Exactly the lines from the one with "-50, bark, shape)" to the one with "obj.parent = None", both included, are to be printed again; leave out the rest.

>> START Supplied data

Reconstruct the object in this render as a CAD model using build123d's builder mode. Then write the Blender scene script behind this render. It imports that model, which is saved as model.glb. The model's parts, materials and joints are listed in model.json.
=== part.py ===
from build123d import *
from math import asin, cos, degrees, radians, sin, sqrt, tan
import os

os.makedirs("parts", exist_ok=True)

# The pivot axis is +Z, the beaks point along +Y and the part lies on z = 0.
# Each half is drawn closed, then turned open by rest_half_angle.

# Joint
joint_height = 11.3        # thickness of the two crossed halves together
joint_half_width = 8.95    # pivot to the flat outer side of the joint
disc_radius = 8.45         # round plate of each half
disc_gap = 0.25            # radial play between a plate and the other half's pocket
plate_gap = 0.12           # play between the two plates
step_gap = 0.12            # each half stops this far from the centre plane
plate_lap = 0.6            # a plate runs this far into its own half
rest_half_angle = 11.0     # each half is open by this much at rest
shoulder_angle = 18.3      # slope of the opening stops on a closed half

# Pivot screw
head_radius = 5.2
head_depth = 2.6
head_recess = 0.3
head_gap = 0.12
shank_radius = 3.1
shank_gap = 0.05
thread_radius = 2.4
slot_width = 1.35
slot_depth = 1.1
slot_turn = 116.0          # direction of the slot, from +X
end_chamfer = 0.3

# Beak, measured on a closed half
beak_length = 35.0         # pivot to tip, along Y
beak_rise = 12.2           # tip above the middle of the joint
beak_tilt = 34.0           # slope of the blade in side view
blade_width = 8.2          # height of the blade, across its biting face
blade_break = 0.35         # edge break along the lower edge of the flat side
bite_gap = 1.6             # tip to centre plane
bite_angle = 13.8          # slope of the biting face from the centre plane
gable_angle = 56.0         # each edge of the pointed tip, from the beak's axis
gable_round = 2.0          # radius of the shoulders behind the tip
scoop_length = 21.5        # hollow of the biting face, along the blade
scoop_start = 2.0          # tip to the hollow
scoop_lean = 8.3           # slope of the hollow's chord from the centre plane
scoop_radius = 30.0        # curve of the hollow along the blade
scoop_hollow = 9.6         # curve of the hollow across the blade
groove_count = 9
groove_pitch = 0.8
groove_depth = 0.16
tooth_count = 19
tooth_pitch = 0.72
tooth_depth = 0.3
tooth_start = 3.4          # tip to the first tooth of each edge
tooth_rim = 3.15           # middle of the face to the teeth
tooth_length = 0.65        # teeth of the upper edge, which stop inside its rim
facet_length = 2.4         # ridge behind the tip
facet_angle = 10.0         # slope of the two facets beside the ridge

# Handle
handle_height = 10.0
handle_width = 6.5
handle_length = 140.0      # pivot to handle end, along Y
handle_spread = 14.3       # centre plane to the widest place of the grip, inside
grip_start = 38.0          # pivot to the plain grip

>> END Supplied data
>> START Supplied data

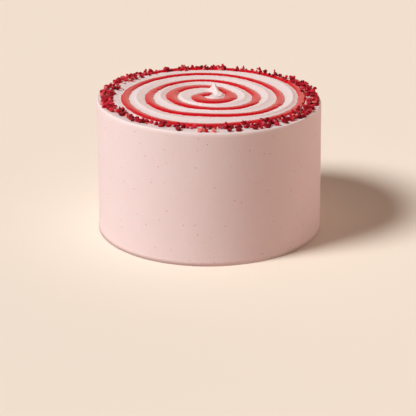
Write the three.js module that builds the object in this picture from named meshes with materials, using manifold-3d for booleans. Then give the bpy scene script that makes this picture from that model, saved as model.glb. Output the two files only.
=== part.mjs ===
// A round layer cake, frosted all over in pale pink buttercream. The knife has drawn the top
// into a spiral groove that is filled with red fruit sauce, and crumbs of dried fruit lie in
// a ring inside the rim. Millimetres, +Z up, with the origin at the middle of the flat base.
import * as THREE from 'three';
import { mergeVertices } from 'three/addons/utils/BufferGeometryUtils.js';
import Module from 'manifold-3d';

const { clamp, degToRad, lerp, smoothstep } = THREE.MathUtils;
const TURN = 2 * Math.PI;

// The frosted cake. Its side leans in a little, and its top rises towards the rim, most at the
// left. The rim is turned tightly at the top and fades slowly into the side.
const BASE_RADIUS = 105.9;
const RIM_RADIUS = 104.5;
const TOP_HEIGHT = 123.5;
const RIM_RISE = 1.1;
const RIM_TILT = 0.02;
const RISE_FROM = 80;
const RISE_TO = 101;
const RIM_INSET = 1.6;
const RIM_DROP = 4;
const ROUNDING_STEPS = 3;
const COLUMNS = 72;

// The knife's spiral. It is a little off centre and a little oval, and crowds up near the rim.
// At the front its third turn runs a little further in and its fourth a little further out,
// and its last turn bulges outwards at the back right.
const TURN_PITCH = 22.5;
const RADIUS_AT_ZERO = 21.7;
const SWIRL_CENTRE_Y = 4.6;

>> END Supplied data
>> START Supplied data

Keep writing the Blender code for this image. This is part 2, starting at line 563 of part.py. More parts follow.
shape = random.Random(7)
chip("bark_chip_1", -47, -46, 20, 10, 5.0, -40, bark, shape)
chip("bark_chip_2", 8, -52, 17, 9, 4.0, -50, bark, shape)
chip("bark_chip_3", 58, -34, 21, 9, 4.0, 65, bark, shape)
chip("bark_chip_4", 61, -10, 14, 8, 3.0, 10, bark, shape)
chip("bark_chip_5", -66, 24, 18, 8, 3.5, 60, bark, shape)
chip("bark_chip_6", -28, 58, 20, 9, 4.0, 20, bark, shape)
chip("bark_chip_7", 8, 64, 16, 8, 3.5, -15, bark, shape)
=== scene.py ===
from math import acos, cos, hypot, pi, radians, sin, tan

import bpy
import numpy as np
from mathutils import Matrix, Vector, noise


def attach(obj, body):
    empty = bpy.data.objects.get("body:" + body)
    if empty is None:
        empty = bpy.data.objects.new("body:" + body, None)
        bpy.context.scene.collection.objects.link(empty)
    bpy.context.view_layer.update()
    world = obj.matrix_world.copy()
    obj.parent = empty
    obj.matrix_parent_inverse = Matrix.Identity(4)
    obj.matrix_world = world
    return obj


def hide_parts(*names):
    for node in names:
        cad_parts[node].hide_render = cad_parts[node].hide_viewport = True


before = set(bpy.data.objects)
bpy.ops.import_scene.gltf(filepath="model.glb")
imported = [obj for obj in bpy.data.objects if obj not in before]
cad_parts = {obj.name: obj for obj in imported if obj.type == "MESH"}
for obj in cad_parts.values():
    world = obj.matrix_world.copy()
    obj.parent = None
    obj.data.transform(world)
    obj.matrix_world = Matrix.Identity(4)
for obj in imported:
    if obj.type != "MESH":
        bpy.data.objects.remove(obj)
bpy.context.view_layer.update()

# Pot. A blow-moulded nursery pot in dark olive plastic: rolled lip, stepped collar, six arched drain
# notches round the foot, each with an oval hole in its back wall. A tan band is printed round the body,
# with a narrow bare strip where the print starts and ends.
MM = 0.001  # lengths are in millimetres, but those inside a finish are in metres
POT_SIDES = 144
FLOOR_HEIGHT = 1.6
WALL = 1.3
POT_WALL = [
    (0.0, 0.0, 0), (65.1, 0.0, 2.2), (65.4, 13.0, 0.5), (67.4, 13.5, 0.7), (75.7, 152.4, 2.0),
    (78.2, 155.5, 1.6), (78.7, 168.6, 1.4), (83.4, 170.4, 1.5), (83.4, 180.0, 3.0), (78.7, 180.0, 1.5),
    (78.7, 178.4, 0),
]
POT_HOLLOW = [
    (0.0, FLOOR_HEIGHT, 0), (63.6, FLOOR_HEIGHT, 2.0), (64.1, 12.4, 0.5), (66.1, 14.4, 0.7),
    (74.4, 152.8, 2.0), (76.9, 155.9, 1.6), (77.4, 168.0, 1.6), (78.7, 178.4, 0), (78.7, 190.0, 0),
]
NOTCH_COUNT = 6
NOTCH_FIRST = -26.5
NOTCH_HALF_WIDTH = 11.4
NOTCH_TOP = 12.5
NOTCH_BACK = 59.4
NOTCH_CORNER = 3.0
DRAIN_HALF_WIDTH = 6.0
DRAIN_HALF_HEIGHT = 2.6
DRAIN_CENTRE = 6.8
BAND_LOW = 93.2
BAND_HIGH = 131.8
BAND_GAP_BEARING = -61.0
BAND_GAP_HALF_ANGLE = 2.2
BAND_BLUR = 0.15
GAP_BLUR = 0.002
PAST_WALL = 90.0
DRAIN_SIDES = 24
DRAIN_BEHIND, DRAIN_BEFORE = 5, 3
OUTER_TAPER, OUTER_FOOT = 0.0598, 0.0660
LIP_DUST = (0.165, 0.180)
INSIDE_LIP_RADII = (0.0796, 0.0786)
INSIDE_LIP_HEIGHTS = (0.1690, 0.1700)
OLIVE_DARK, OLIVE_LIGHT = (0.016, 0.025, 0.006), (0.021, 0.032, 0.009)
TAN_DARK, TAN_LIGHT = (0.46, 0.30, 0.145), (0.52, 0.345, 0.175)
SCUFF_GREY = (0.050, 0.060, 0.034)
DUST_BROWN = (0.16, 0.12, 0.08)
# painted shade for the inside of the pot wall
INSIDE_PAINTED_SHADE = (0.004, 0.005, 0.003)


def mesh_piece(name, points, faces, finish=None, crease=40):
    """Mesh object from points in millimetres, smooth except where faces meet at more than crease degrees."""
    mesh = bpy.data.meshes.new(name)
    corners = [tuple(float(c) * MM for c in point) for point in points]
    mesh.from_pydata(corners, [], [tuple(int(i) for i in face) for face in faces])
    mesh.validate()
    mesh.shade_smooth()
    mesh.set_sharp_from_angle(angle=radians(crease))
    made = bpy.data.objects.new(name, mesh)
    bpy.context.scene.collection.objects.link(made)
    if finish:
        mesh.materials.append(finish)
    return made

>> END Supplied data

_Task answer_:
chip("bark_chip_2", 8, -52, 17, 9, 4.0, -50, bark, shape)
chip("bark_chip_3", 58, -34, 21, 9, 4.0, 65, bark, shape)
chip("bark_chip_4", 61, -10, 14, 8, 3.0, 10, bark, shape)
chip("bark_chip_5", -66, 24, 18, 8, 3.5, 60, bark, shape)
chip("bark_chip_6", -28, 58, 20, 9, 4.0, 20, bark, shape)
chip("bark_chip_7", 8, 64, 16, 8, 3.5, -15, bark, shape)
=== scene.py ===
from math import acos, cos, hypot, pi, radians, sin, tan

import bpy
import numpy as np
from mathutils import Matrix, Vector, noise


def attach(obj, body):
    empty = bpy.data.objects.get("body:" + body)
    if empty is None:
        empty = bpy.data.objects.new("body:" + body, None)
        bpy.context.scene.collection.objects.link(empty)
    bpy.context.view_layer.update()
    world = obj.matrix_world.copy()
    obj.parent = empty
    obj.matrix_parent_inverse = Matrix.Identity(4)
    obj.matrix_world = world
    return obj


def hide_parts(*names):
    for node in names:
        cad_parts[node].hide_render = cad_parts[node].hide_viewport = True


before = set(bpy.data.objects)
bpy.ops.import_scene.gltf(filepath="model.glb")
imported = [obj for obj in bpy.data.objects if obj not in before]
cad_parts = {obj.name: obj for obj in imported if obj.type == "MESH"}
for obj in cad_parts.values():
    world = obj.matrix_world.copy()
    obj.parent = None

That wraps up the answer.